Problem requirements: Set down exactly the lines from the one with "Reconstruct the object" to the one with "const earRimGap = 0.5;", both included, and no line outside that range.

Records shown:
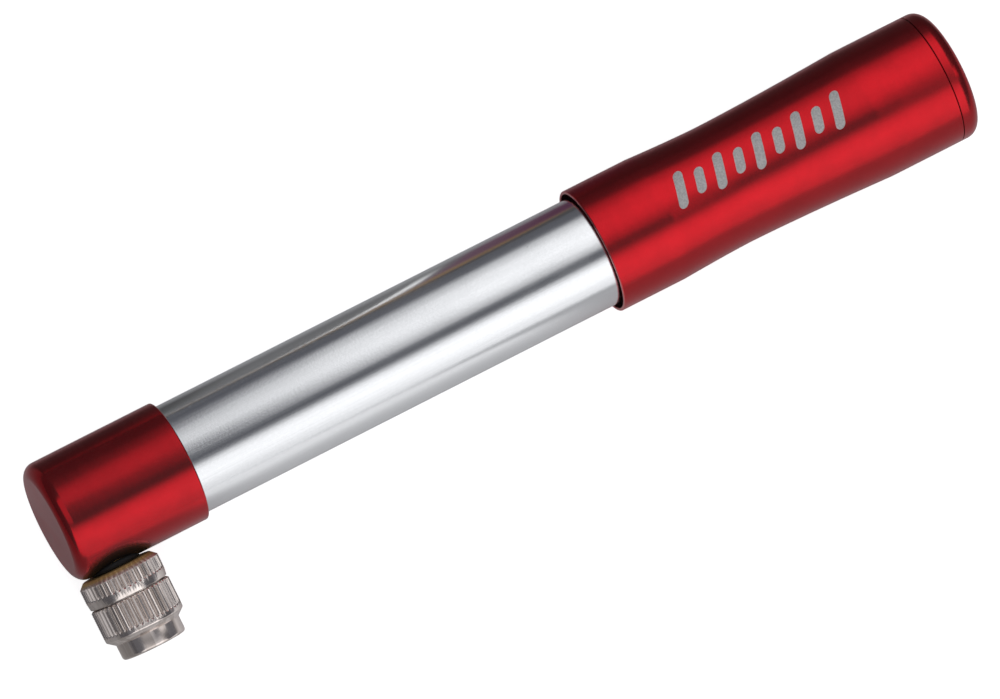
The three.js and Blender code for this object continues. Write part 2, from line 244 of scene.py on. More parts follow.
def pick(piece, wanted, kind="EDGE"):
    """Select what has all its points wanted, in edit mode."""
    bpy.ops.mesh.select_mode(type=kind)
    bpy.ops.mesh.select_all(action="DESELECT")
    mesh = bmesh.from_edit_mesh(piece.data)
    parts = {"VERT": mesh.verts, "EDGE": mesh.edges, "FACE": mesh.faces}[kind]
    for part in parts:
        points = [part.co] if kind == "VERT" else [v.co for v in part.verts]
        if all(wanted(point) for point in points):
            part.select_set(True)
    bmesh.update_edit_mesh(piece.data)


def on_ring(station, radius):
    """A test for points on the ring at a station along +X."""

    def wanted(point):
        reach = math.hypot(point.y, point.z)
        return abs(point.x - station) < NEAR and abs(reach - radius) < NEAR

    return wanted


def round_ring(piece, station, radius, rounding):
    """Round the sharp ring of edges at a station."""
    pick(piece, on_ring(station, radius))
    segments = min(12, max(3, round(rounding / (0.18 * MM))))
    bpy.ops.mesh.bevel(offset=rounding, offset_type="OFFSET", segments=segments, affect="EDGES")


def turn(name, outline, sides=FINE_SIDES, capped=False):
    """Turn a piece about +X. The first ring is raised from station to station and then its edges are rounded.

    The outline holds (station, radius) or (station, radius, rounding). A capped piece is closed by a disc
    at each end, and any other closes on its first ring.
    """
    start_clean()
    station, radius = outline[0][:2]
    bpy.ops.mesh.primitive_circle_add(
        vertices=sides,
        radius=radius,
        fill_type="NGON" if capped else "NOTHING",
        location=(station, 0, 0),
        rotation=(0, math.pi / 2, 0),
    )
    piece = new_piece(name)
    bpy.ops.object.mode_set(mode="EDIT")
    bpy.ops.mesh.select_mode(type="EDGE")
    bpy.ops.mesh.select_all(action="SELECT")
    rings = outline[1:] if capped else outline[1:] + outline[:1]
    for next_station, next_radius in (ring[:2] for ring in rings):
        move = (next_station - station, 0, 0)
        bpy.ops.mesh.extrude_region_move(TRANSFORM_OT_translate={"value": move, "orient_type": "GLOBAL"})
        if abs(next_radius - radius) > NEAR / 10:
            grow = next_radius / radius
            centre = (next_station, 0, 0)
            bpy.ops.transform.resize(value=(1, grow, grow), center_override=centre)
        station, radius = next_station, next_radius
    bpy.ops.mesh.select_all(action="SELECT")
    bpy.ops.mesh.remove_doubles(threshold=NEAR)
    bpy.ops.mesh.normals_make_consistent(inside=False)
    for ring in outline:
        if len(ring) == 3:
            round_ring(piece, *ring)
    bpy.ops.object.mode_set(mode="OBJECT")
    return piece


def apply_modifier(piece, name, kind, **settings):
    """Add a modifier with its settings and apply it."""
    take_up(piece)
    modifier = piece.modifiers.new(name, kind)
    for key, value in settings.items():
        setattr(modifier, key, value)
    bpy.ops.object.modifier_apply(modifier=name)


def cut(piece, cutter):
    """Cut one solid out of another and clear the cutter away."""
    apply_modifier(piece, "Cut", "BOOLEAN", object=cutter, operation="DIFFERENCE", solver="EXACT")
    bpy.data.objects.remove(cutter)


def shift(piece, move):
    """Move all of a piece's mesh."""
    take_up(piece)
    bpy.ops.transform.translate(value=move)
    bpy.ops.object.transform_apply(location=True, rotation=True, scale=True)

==

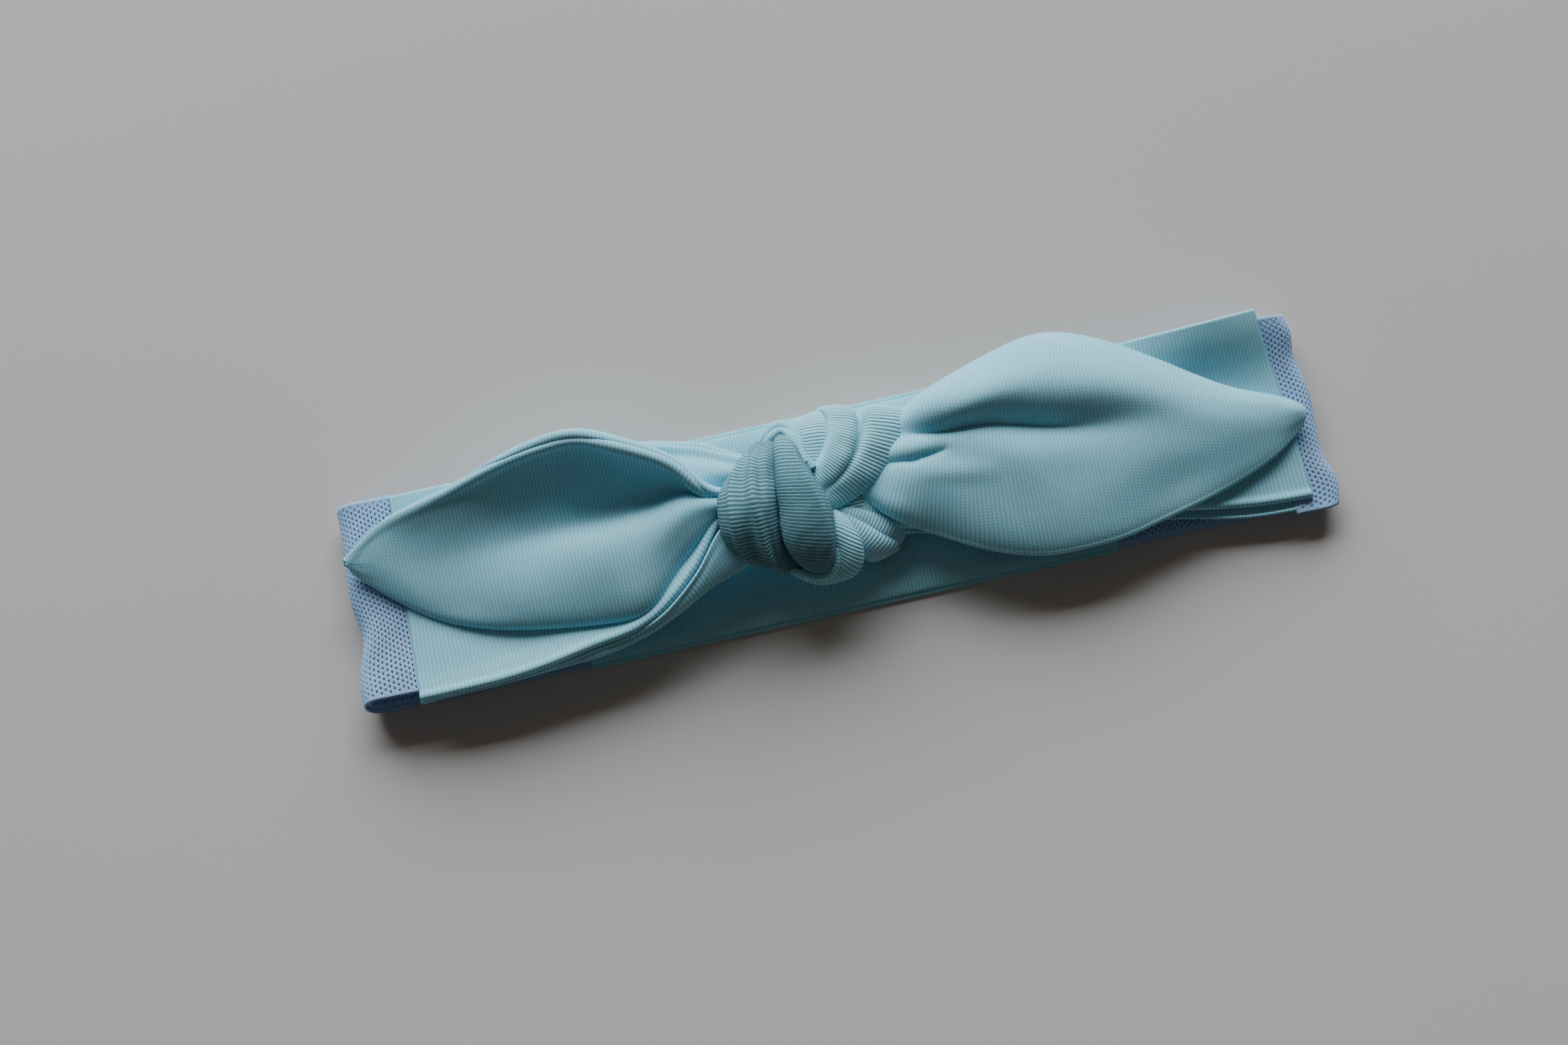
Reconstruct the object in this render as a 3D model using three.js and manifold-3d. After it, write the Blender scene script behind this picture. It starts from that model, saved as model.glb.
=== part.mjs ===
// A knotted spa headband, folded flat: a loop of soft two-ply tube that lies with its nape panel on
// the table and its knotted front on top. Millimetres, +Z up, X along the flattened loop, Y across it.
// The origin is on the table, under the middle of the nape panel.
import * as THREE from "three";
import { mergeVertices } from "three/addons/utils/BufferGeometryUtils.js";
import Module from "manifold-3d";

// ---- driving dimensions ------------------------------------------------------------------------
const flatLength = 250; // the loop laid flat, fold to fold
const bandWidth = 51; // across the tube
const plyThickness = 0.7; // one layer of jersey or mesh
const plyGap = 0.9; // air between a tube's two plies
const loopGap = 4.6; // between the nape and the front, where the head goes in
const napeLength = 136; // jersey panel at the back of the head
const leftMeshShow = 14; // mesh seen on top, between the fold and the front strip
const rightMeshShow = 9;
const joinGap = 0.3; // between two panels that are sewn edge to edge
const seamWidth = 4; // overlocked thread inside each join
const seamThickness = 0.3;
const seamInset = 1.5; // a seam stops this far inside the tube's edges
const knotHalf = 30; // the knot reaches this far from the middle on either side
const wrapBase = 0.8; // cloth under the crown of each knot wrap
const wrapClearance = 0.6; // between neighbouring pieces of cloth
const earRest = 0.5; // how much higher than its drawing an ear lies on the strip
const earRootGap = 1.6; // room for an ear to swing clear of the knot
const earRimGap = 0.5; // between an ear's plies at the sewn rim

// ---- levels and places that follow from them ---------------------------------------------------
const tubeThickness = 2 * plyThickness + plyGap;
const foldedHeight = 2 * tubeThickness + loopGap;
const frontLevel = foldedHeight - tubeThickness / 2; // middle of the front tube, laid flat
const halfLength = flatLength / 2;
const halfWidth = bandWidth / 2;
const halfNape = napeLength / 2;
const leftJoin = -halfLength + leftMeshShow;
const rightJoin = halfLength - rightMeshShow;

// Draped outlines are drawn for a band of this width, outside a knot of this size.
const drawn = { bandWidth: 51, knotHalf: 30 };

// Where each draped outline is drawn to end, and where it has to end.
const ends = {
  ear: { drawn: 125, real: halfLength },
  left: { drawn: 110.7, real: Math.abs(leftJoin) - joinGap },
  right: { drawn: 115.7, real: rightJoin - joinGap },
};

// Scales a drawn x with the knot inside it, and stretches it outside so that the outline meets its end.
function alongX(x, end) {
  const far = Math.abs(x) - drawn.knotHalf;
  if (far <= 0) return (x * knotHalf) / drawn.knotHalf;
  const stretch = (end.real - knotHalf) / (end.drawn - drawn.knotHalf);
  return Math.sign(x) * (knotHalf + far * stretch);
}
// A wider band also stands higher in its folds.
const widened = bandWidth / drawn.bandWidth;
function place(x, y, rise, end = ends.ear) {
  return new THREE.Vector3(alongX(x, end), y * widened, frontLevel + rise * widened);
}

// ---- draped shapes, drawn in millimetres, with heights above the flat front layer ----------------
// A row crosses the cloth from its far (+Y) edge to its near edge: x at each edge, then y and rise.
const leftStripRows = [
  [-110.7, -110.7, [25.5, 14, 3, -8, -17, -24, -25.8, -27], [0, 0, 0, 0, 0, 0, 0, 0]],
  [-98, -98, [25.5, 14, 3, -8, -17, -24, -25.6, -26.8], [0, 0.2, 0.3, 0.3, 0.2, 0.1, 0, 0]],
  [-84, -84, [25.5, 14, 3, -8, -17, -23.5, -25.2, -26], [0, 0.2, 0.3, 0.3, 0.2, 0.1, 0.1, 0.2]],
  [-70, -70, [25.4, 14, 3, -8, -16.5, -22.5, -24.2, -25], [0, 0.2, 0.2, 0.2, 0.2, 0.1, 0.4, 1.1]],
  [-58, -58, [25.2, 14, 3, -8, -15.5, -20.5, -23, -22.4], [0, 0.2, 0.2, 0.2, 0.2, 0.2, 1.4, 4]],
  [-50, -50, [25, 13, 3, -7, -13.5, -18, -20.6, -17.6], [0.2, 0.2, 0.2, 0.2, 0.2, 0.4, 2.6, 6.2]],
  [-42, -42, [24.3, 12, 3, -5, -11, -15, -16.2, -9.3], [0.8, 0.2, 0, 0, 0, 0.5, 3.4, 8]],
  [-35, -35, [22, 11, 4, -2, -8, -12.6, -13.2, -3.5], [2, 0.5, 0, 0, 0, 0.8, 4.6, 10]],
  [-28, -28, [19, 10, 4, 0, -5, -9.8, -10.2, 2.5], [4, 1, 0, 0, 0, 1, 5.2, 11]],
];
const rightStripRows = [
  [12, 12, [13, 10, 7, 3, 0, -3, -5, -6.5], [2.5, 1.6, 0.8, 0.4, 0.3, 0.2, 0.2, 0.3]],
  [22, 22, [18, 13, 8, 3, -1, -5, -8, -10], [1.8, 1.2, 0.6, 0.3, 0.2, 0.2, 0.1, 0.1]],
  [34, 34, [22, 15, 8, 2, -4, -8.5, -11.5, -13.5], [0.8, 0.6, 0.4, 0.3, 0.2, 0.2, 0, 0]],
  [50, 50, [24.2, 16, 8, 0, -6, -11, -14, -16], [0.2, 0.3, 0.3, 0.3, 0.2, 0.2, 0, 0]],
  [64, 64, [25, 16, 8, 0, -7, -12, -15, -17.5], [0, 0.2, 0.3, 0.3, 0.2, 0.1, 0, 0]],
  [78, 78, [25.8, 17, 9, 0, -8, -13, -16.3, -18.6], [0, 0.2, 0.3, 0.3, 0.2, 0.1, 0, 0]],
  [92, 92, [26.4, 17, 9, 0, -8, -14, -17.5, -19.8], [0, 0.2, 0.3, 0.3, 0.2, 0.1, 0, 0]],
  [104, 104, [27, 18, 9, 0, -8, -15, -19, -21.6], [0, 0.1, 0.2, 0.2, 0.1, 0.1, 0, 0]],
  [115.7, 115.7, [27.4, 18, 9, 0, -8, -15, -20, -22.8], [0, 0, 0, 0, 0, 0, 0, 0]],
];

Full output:
Reconstruct the object in this render as a 3D model using three.js and manifold-3d. After it, write the Blender scene script behind this picture. It starts from that model, saved as model.glb.
=== part.mjs ===
// A knotted spa headband, folded flat: a loop of soft two-ply tube that lies with its nape panel on
// the table and its knotted front on top. Millimetres, +Z up, X along the flattened loop, Y across it.
// The origin is on the table, under the middle of the nape panel.
import * as THREE from "three";
import { mergeVertices } from "three/addons/utils/BufferGeometryUtils.js";
import Module from "manifold-3d";

// ---- driving dimensions ------------------------------------------------------------------------
const flatLength = 250; // the loop laid flat, fold to fold
const bandWidth = 51; // across the tube
const plyThickness = 0.7; // one layer of jersey or mesh
const plyGap = 0.9; // air between a tube's two plies
const loopGap = 4.6; // between the nape and the front, where the head goes in
const napeLength = 136; // jersey panel at the back of the head
const leftMeshShow = 14; // mesh seen on top, between the fold and the front strip
const rightMeshShow = 9;
const joinGap = 0.3; // between two panels that are sewn edge to edge
const seamWidth = 4; // overlocked thread inside each join
const seamThickness = 0.3;
const seamInset = 1.5; // a seam stops this far inside the tube's edges
const knotHalf = 30; // the knot reaches this far from the middle on either side
const wrapBase = 0.8; // cloth under the crown of each knot wrap
const wrapClearance = 0.6; // between neighbouring pieces of cloth
const earRest = 0.5; // how much higher than its drawing an ear lies on the strip
const earRootGap = 1.6; // room for an ear to swing clear of the knot
const earRimGap = 0.5; // between an ear's plies at the sewn rim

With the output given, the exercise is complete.